Dabei ist Verringerung des Flächenfraßes spätestens seit der „Nationalen Nachhaltigkeitsstrategie 2002“ eine Zielgröße umweltpolitischen Handelns geworden. Bis 2020 soll die tägliche Flächeninanspruchnahme Deutschlands demnach auf 30 Hektar reduziert werden. 2016 betrug dieser Wert allerdings noch 62 Hektar täglich und muss mehr als halbiert werden.
Was ist zu tun, um dem ausufernden Flächenfraß endlich Einhalt zu gebieten? Fakt ist, dass in der Neuausrichtung der Verkehrs- und Infrastrukturpolitik der Schlüssel für das Erreichen des 30-Hektar-Ziels.

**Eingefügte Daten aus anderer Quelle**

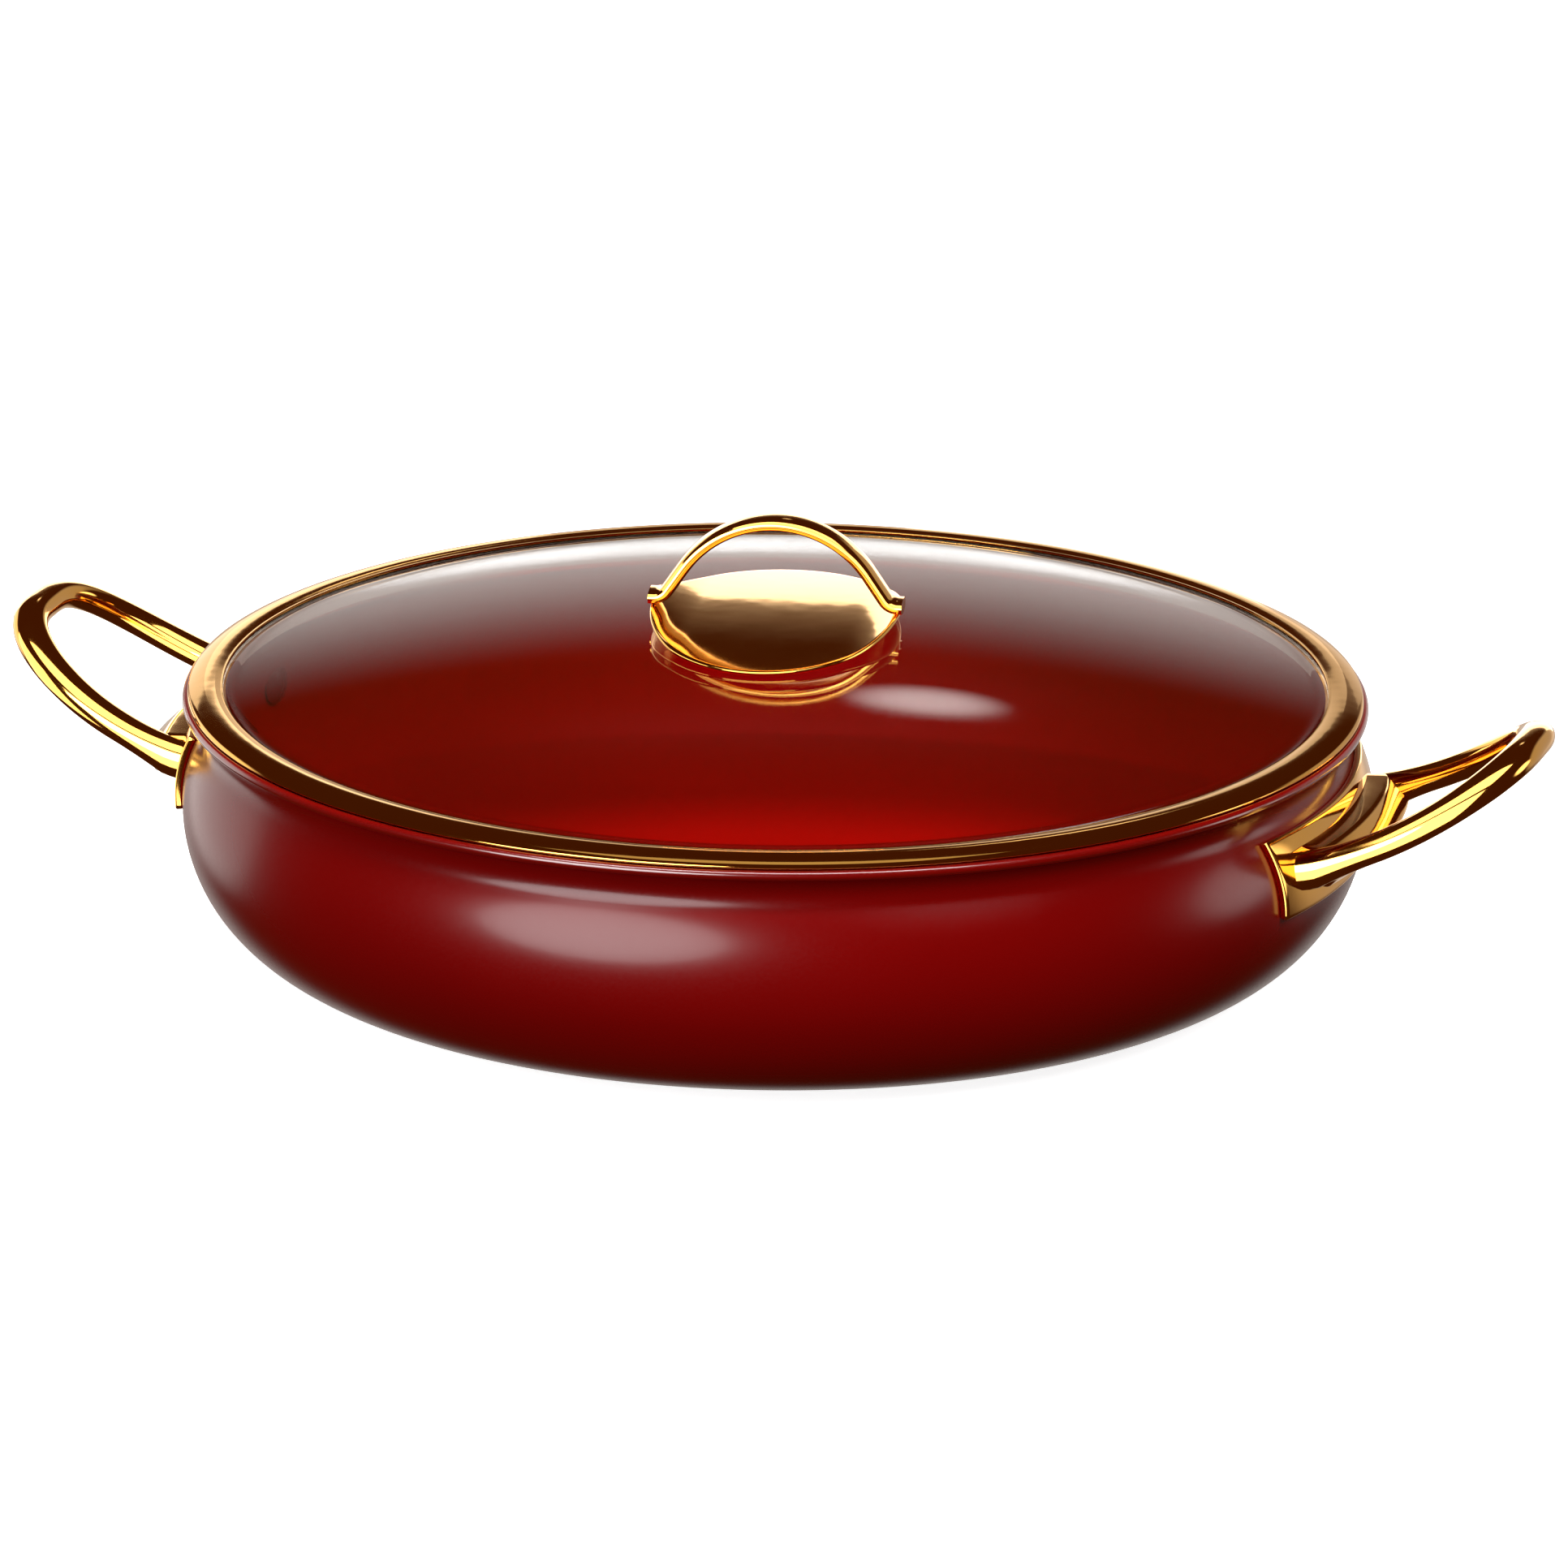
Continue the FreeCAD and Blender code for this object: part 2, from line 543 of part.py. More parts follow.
CROWN_EDGE = "Follow.crown_z + sqrt(Sizes.crown_radius^2 - (Follow.band_radius - Follow.crown_x)^2)"
CROWN_LIP = "Follow.crown_z + sqrt(Sizes.crown_radius^2 - (Follow.lip_radius - Follow.crown_x)^2)"
FOLD_Z = "(Follow.seat_z + Sizes.band_sheet)"
FOLD_X = "Follow.crown_x + sqrt(Follow.crown_inner^2 - (" + FOLD_Z + " - Follow.crown_z)^2)"
SKIRT_Z = "Follow.seat_z - Sizes.skirt_depth"
lid_band = revolved("lid_band", [
    (F + "lip_radius", F + "lip_z"),
    (F + "lip_radius", CROWN_LIP, "Sizes.crown_radius", -1),
    (F + "band_radius", CROWN_EDGE),
    (F + "band_radius", F + "seat_z"),
    (F + "skirt_radius", F + "seat_z"),
    (F + "skirt_radius", SKIRT_Z),
    (F + "skirt_inner", SKIRT_Z),
    (F + "skirt_inner", FOLD_Z),
    (FOLD_X, FOLD_Z, F + "crown_inner", 1),
])

SEAL_UNDER = dome_height("Follow.dome_inner", "Follow.glass_radius")
lid_seal = revolved("lid_band_seal", [
    (F + "seal_radius", F + "seal_z"),
    (F + "skirt_inner", F + "seal_z"),
    (F + "skirt_inner", F + "seal_top"),
    (F + "glass_radius", F + "seal_top"),
    (F + "glass_radius", SEAL_UNDER, F + "dome_inner", 1),
    (F + "seal_radius", dome_height("Follow.dome_inner", "Follow.seal_radius")),
])

# ---------------------------------------------------------------- lid: plate and arch
# Both are built along X and turned to the grip's line at the end. The plate is an oval cut from
# a sheet that follows the dome one way and curls up at its tips the other way. Its section is
# drawn about the dome's centre and turned a few degrees about a line through it.
def turned_to_grip(piece):
    """Turns a finished piece about Z to the grip's line."""
    piece.Placement = FreeCAD.Placement(
        FreeCAD.Vector(0, 0, 0), FreeCAD.Rotation(FreeCAD.Vector(0, 0, 1), 1))
    piece.setExpression("Placement.Rotation.Angle", "Sizes.lid_turn * 1 deg")


PLATE_R = "(Sizes.dome_radius + Sizes.plate_gap)"
UNDER = "0"
TOP = "Sizes.plate_sheet"


def curl_x(offset):
    """The sheet's tip, out from the middle, on the face this far above its under face."""
    return "(Sizes.curl_start + (Sizes.curl_radius - %s) * sin(Follow.curl_angle))" % offset


def curl_z(offset):
    """The sheet's tip, up from the dome's centre, on the same face."""
    return "(%s + %s + (Sizes.curl_radius - %s) * (1 - cos(Follow.curl_angle)))" % (
        PLATE_R, offset, offset)


plate_sheet = new_body("lid_plate_sheet")
plate_section = outline(plate_sheet, "lid_plate_section", [
    ("-Sizes.curl_start", PLATE_R),
    ("Sizes.curl_start", PLATE_R, "Sizes.curl_radius", 1),
    (curl_x(UNDER), curl_z(UNDER)),
    (curl_x(TOP), curl_z(TOP), "Sizes.curl_radius - Sizes.plate_sheet", -1),
    ("Sizes.curl_start", PLATE_R + " + Sizes.plate_sheet"),
    ("-Sizes.curl_start", PLATE_R + " + Sizes.plate_sheet",
     "Sizes.curl_radius - Sizes.plate_sheet", -1),
    ("-" + curl_x(TOP), curl_z(TOP)),
    ("-" + curl_x(UNDER), curl_z(UNDER), "Sizes.curl_radius", 1),
])
plate_section.setExpression("AttachmentOffset.Base.y", "Follow.dome_z")
plate_turn = plate_sheet.newObject("PartDesign::Revolution", "lid_plate_turned")
plate_turn.Profile = plate_section
plate_turn.ReferenceAxis = (plate_section, ["H_Axis"])
plate_turn.Midplane = True
plate_turn.setExpression(
    "Angle", "2 * Sizes.sheet_over * asin(Sizes.plate_half_length / Sizes.dome_radius)")

oval = doc.addObject("Part::Ellipse", "lid_plate_oval")
oval.setExpression("MajorRadius", "Sizes.plate_half_length")
oval.setExpression("MinorRadius", "Sizes.plate_half_width")
oval.Placement = FreeCAD.Placement(
    FreeCAD.Vector(0, 0, 0), FreeCAD.Rotation(FreeCAD.Vector(0, 0, 1), 90))
column = doc.addObject("Part::Extrusion", "lid_plate_column")
column.Base = oval
column.Dir = (0, 0, 1)
column.Solid = True
column.setExpression("LengthFwd", "Follow.plate_z * 2")
lid_plate = common("lid_plate", plate_sheet, column)
turned_to_grip(lid_plate)


def arch_point(along, offset, hand):
    """A corner of the arch's outline, at the end of the arc, run, curl or foot.

    offset is the distance outside the centre line, and hand is 1 or -1 for the side.
    """
    if along == "arc":
        x = "(Follow.grip_radius + %s) * sin(Follow.grip_angle)" % offset
        z = "Follow.grip_z - Follow.grip_radius + (Follow.grip_radius + %s) * cos(Follow.grip_angle)"
        z = z % offset
    elif along == "run":
        x = "Follow.foot_x - (Sizes.foot_radius - %s) * sin(Follow.grip_angle)" % offset
        z = "Follow.foot_z + Sizes.foot_radius - (Sizes.foot_radius - %s) * cos(Follow.grip_angle)"
        z = z % offset
    elif along == "curl":
        x = "Follow.foot_x"
        z = "Follow.foot_z + " + offset
    else:
        x = "Follow.foot_x + Sizes.foot_end"
        z = "Follow.foot_z + " + offset
    return ("%d * (%s)" % (hand, x), z)


OUT = "(Sizes.grip_sheet / 2)"
IN = "(-Sizes.grip_sheet / 2)"
CURL_OUT = "Sizes.foot_radius - Sizes.grip_sheet / 2"
CURL_IN = "Sizes.foot_radius + Sizes.grip_sheet / 2"
arch_outline = [
    arch_point("foot", IN, 1),
    arch_point("foot", OUT, 1),
    arch_point("curl", OUT, 1) + (CURL_OUT, -1),
    arch_point("run", OUT, 1),
    arch_point("arc", OUT, 1) + ("Follow.grip_radius + Sizes.grip_sheet / 2", 1),
    arch_point("arc", OUT, -1),
    arch_point("run", OUT, -1) + (CURL_OUT, -1),
    arch_point("curl", OUT, -1),
    arch_point("foot", OUT, -1),
    arch_point("foot", IN, -1),
    arch_point("curl", IN, -1) + (CURL_IN, 1),
    arch_point("run", IN, -1),
    arch_point("arc", IN, -1) + ("Follow.grip_radius - Sizes.grip_sheet / 2", -1),
    arch_point("arc", IN, 1),
    arch_point("run", IN, 1) + (CURL_IN, 1),
    arch_point("curl", IN, 1),
]
arch = padded("lid_grip_strap", arch_outline, "Sizes.grip_width", "XZ_Plane")
doc.recompute()
TOUCHING = 1e-6
side_edges = []
for number, edge in enumerate(arch.Shape.Edges, start=1):
    if abs(abs(edge.CenterOfMass.y) - sizes["grip_width"] / 2) < TOUCHING:
        side_edges.append("Edge%d" % number)
square_edged = arch.Tip
rounding = arch.newObject("PartDesign::Fillet", "lid_grip_rounding")
rounding.Base = (square_edged, side_edges)
rounding.setExpression("Radius", "Sizes.grip_edge")
arch.Tip = rounding
plate_in_place = common("lid_plate_uncut", plate_sheet, column)
lid_grip = cut("lid_grip", arch, plate_in_place)
turned_to_grip(lid_grip)


# ---------------------------------------------------------------- lid: what clamps the grip
def ring(label, inner, outer, low, high):
    """A flat ring about Z."""
    return revolved(label, [(inner, low), (outer, low), (outer, high), (inner, high)])


BORE = "Sizes.screw_radius + Sizes.screw_clearance"
BORE_TOP = "Follow.stud_z + Sizes.screw_reach + Sizes.bore_tip"
STUD_TOP = "Follow.plate_z - Sizes.stud_clearance"
HEAD_UNDER = "Follow.head_z - Sizes.screw_head_height"
lid_stud = revolved("lid_stud", [
    (BORE, F + "stud_z"),
    ("Sizes.stud_radius", F + "stud_z"),
    ("Sizes.stud_radius", STUD_TOP),
    ("0", STUD_TOP),
    ("0", BORE_TOP),
    (BORE, BORE_TOP),
])
ring("lid_gasket_upper", "Sizes.glass_hole_radius", "Sizes.gasket_radius",
     F + "apex_z", F + "plate_z - Sizes.gasket_clearance")
ring("lid_gasket_lower", BORE + " + Sizes.gasket_bore", "Sizes.gasket_radius",
     F + "washer_z", F + "gasket_z")
ring("lid_washer", BORE + " + Sizes.washer_bore", "Sizes.washer_radius",
     F + "head_z", F + "washer_z")
screw_blank = revolved("lid_screw_blank", [
    ("0", HEAD_UNDER),
    ("Sizes.screw_head_radius - Sizes.screw_edge_in", HEAD_UNDER, "Sizes.screw_edge_radius", 1),
    ("Sizes.screw_head_radius", HEAD_UNDER + " + Sizes.screw_edge_up"),
    ("Sizes.screw_head_radius", F + "head_z"),
    ("Sizes.screw_radius", F + "head_z"),
    ("Sizes.screw_radius", F + "stud_z + Sizes.screw_reach"),
    ("0", F + "stud_z + Sizes.screw_reach"),
])
slot = doc.addObject("Part::Box", "lid_screw_slot")
slot.setExpression("Length", "2 * Sizes.screw_head_radius")
slot.setExpression("Width", "Sizes.screw_slot")
slot.setExpression("Height", "Sizes.screw_slot")
slot.setExpression("Placement.Base.x", "-Sizes.screw_head_radius")
slot.setExpression("Placement.Base.y", "-Sizes.screw_slot / 2")
slot.setExpression("Placement.Base.z", HEAD_UNDER)
cut("lid_screw", screw_blank, slot)

# ---------------------------------------------------------------- check and write
NODES = [
    "pot_body", "base_disc",
    "handle_plate_right", "handle_plate_left", "handle_loop_right", "handle_loop_left",
    "handle_rivets_right", "handle_rivets_left",
    "lid_glass", "lid_band", "lid_band_seal", "lid_plate", "lid_grip",
    "lid_stud", "lid_gasket_upper", "lid_gasket_lower", "lid_washer", "lid_screw",
]
doc.recompute()
failed = [o.Name for o in doc.Objects if "Invalid" in o.State or "Error" in o.State]
if failed:
    raise RuntimeError("failed objects: " + ", ".join(failed))
os.makedirs("parts", exist_ok=True)
for node in NODES:
    piece = doc.getObjectsByLabel(node)[0]
    shape = piece.Shape
    if shape.isNull() or not shape.isValid() or not shape.Solids:
        raise RuntimeError(node + " has no valid solid")
    shape.exportStep("parts/%s.step" % node)
    box = shape.BoundBox
    print("%-20s %d solid %10.1f mm3  x %7.1f %7.1f  y %7.1f %7.1f  z %6.1f %6.1f" % (
        node, len(shape.Solids), shape.Volume,
        box.XMin, box.XMax, box.YMin, box.YMax, box.ZMin, box.ZMax))
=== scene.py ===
# %% [markdown]
# # A lidded casserole in red lacquer and gold
# The object is a shallow pan of pressed steel in red lacquer, with a clear glass lid. Its two side
# loops, the band round the glass and the arched grip are polished gold. The pieces were designed in
# CAD, and this lesson gives them their looks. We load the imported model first. Every new mesh is made
# in metres in the same frame, so a piece needs no fitting: it goes where the CAD piece is.

# %% Load the frame
import bmesh
import bpy
import math
from mathutils import Matrix, Vector


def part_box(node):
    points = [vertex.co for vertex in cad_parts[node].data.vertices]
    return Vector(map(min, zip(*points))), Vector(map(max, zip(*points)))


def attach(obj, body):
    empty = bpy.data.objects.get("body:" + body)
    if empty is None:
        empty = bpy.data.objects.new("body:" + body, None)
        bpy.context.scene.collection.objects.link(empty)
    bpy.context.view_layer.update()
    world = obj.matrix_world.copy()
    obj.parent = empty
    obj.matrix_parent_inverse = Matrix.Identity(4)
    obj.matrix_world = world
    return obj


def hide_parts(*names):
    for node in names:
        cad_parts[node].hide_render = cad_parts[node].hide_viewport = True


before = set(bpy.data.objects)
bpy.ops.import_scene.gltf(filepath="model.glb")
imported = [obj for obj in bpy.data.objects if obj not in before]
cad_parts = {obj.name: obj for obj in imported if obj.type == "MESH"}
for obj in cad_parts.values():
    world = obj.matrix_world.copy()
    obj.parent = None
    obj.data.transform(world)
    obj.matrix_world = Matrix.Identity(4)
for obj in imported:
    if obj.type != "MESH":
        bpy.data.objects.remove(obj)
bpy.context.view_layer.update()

# %% [markdown]
# ## Sizes
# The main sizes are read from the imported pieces, so the looks follow the CAD. The radii of the curves
# are given in millimetres, because a box can't tell them. MM turns millimetres into Blender's metres.

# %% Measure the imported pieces
MM = 0.001
ROLL = 1.25
WALL = 1.2
MOUTH_INSET = 6.0
pan_low, pan_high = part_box("pot_body")
RIM = pan_high.x / MM
RIM_Z = pan_high.z / MM - ROLL
PAN_Z = pan_low.z / MM
MOUTH = RIM - MOUTH_INSET
print("rim radius %.1f mm, middle of the roll at %.1f mm" % (RIM, RIM_Z))

# %% [markdown]
# ## Camera
# The pan is seen from a little to one side and about 17 degrees above, from far away, so that its rim
# is nearly a true ellipse. A long lens at that distance does this. The tiny roll tilts the picture.
# The camera looks at a point just below the rim and a touch to the right of the axis.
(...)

1. Statt weiter stur die Straßenbauliste des Bundesverkehrswegeplans 2030 mit mehr als 1.200 Straßenbauprojekten abzuarbeiten, brauchen wir dringend ein sofortiges Straßenbaumoratorium. Nur wirklich notwendige Vorhaben – vorrangig bestandsnahe Ausbauprojekte – dürfen weiterverfolgt werden. Neubauprojekte dürfen nur bei dem Nachweis nicht umsetzbarer Alternativen begonnen werden. Die Entwicklung des deutschen Fernstraßennetzes ist in seiner Grundstruktur abgeschlossen. Die Investitionen in den Straßenneubau sind im Angesicht dieser Erkenntnis entsprechend zu reduzieren.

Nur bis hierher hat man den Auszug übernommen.